**Provided entries**:
###
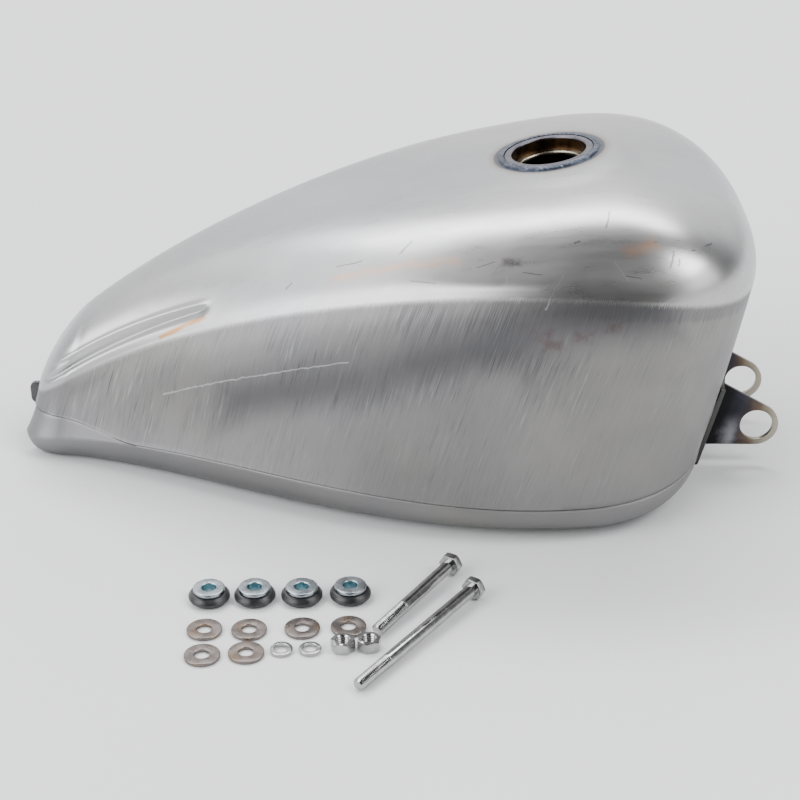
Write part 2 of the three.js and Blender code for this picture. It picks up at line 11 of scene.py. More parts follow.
###
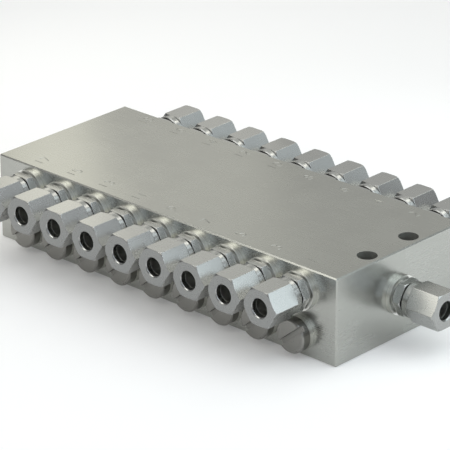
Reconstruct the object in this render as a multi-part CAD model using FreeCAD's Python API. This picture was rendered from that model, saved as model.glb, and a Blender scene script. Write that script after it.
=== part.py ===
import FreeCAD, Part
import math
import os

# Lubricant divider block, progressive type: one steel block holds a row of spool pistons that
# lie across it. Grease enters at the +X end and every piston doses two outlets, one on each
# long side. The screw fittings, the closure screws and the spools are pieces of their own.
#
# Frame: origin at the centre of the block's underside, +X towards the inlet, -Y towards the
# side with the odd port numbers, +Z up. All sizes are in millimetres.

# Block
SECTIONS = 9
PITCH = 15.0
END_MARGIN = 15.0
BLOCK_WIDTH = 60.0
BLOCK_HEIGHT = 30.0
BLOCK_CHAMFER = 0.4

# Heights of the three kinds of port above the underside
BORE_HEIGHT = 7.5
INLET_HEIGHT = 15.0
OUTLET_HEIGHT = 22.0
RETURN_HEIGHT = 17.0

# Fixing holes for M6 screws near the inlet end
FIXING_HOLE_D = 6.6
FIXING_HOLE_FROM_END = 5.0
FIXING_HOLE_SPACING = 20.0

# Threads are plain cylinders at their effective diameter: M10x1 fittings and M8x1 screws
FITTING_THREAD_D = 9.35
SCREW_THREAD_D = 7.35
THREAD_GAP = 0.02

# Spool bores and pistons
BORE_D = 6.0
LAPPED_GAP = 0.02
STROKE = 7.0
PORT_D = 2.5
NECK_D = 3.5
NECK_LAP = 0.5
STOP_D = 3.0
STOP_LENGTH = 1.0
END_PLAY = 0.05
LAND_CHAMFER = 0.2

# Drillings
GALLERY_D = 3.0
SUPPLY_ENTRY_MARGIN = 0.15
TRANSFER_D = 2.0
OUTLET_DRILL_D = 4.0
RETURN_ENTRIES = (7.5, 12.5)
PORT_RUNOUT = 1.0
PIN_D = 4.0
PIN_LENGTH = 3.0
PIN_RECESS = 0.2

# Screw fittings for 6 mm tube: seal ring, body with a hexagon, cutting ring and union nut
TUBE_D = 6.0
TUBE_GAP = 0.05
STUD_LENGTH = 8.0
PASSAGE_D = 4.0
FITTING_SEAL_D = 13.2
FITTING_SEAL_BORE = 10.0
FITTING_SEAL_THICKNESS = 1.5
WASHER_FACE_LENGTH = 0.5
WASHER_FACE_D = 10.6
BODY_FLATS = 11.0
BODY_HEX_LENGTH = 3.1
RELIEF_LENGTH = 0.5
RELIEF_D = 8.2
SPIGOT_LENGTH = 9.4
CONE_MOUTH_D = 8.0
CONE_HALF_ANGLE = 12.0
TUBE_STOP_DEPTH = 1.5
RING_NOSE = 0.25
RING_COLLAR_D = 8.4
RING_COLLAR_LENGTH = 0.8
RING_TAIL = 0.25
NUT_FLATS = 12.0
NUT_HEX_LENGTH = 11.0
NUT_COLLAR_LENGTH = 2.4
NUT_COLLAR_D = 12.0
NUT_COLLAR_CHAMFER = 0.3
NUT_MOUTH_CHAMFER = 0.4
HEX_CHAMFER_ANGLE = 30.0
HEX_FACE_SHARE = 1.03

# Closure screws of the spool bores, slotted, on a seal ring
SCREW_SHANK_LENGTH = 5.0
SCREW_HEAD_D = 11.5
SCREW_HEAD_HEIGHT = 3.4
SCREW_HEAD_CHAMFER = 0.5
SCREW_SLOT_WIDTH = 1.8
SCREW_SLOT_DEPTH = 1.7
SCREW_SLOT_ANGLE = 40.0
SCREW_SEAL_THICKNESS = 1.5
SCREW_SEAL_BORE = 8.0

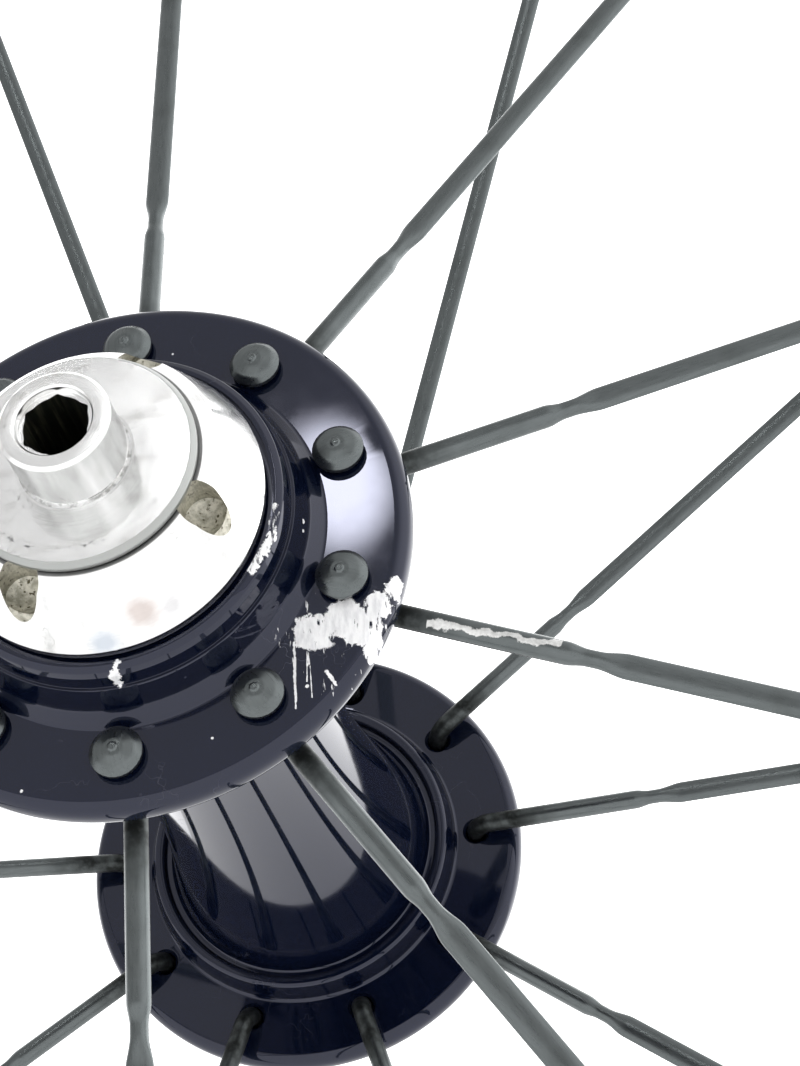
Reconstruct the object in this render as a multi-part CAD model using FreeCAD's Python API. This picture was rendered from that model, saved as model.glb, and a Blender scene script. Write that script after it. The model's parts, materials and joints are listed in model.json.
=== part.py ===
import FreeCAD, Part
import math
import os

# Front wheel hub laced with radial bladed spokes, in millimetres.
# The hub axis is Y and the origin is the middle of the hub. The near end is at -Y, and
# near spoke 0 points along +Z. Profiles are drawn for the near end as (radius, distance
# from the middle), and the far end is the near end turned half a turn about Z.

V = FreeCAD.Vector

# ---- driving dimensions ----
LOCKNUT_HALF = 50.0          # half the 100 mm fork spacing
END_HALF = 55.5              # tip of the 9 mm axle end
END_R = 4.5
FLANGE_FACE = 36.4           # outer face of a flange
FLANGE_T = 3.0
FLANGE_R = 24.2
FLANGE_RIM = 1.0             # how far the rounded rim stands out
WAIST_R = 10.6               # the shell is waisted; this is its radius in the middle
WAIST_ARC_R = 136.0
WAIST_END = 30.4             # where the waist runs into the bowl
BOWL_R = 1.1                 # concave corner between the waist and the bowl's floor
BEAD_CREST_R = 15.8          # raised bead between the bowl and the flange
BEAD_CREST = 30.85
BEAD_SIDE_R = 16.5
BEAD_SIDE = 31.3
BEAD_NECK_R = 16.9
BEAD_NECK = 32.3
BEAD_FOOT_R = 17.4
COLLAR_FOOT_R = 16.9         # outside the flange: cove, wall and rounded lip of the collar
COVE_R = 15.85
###
**Your goal**:
Locate the word "three" in the records and collect each line it appears in.

**Complete answer**:
Write part 2 of the three.js and Blender code for this picture. It picks up at line 11 of scene.py. More parts follow.
# Heights of the three kinds of port above the underside